Annette Bischof-Campbell: Ratgeber Psychologie

15.5.2003 0

Langsam, aber sicher

Wer eine Sucht wie das Rauchen aufgeben will, muss zuerst sein eigenes Verhalten besser kennen lernen.

Babs zieht tief an ihrer Zigarette. Ah, wie hat sie das vermisst! Doch ihr Genuss wird von dem Gefühl überschattet, eine Versagerin zu sein. Zwei Monate hat sie ihren Vorsatz, nie mehr zu rauchen, befolgt – heute Abend ist sie schwach geworden.

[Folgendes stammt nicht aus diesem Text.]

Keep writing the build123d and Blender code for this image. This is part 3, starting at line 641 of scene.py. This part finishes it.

Gute Vorsätze – man fasst sie, und man bricht sie. Wieso eigentlich? Weil sie oft ganz einfach unrealistisch sind. Hitner dem Wunsch, ein besserer Mensch zu werden, verbirgt sich vielfach der Wunsch, ein anderer Mensch zu sein: gesund, sportlich, schlank. selbstbewusst, suchtfrei.

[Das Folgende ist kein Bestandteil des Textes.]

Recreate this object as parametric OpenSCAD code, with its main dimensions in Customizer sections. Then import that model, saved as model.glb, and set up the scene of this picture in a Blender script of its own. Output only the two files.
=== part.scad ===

Mit ihren Vorsätzen überfordern sich viele Menschen – und scheitern. An der Tatsache, dass sie nun mal so sind wie sie sind.

Das Gehirn lernt langsam

Babs etwa wollte von einem Tag auf den anderen Nichtraucherin sein. Doc ihr Gehirn hat sich in 25 Jahren eingeprägt, in welchen Situationen Rauchen angesagt war. Und nun sollte es urplötzlich ohne die vertraute Stütze mit diesen Situationen umgehen. Da geriet es mal gehörig aus dem Gleichgewicht: Das Gehirn braucht seine Zeit, sich etwas Altes abzugewöhnen und etwas Neues anzugewöhnen. Egal, wie «schlecht» sie sind, Gewohnheiten und Süchte geben ein Gefühl der Sicherheit. Babs war ohn ihre Zigaretten einfach völlig verunsichert.

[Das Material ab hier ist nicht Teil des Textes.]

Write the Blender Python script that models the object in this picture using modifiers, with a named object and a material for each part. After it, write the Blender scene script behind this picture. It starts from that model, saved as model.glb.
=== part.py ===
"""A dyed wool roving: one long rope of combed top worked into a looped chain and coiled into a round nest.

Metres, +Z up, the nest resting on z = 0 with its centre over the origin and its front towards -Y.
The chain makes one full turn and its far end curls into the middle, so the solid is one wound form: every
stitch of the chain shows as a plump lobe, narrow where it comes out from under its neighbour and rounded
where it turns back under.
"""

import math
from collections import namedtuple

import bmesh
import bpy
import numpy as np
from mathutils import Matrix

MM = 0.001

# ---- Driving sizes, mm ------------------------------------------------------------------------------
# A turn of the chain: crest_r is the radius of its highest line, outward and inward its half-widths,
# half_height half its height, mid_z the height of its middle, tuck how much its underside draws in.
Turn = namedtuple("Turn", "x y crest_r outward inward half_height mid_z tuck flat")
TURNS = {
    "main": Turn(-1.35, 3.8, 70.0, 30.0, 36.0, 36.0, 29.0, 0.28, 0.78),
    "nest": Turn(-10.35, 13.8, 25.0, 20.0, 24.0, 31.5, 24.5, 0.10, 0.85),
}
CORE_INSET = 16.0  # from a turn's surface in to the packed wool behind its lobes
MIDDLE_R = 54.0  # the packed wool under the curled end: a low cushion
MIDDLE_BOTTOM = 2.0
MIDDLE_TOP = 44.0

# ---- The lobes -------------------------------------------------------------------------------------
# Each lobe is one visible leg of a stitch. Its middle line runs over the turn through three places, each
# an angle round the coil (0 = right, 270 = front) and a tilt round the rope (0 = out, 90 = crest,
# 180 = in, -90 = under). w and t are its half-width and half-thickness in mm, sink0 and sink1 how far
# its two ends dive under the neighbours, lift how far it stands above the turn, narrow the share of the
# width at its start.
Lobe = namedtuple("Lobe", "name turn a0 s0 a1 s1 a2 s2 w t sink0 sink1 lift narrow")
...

Und sie war insgeheim verängstigt. Sucht hat viele Gesichter, doch hinter jedem Suchtverhalten verbergen sich verdrängte Gefühle und unerfüllte Sehnsüchte, und die kommen nach dem Entzug wieder hoch. Dann man sich schnell mal überfordert fühlen; der Rückfall in die Sucht, das bewährte Verdrängungs – und Kompensationsverhalten, liegt nah. Of wird die alte Droge dabei durch eine neue ersetzt: das Trinken etwa durch das Rauchen, das Rauchen durch Essanfälle, das Essen durch übermässigen Sport usw. All dies, um vor sich selbst zu fliehen.

Suchtmittel sind Fluchtmittel – aber man kann sie auch dazu einsetzen, sich selbst näher zu kommen. Wie Babs, die ihren zweiten Vorsatz etwas differenzierter formuliert: «Ich will herausfinden, warum ich das Rauchen brauche.» Sie beginnt ein «Rauchtagebuch», in dem sie jede Zigarette dokumentiert und aufschreibt, warum sie sie anzündet, wie sie sich davor und danach fühlt und was sie tun würde, wenn sie keine zur Hand hätte. So lernt sie ihr Verhaltensmuster kennen.

Das Rauchen hinauszögern

Mit der Zeit beginnt sie, in bestimmten Situationen bewusst nicht zu rauchen oder das Rauchen hinauszuzögern, ihren Gefühlen dabei nachzugehen und mit anderen Verhaltensweisen zu experimentieren. Gleichzeitig gönnt sie sich jede Zigarette, zu der sie bei Bedarf greift. Diese Zigaretten sind wie Tankstellen auf Babs' Weg in neues Verhaltensterritorium. Dieser Weg kann viele Monate dauern und wird möglicherweise von Rückfällen in haltloses Rauchverhalten gepflastert sein.

Aber sie sollte sich auch diese Rückfälle gönnen und ihr Selbstvertrauen aus den Zeiten schöpfen, in denen es ihr gelingt, ihre Sucht konstruktiv zur Arbeit an sich selbst einzusetzen. Und ganz allmählich gewöhnt sich ihr Gehirn um: von alten zu neuen Verhaltensweisen, deren Ziel nicht die Selbstflucht, sondern die Selbstverwirklichung ist. Und die Zeit dazu reif ist, wird sich Babs' Vorsatz, Nichtraucherin zu sein, wie von selbst erfüllen.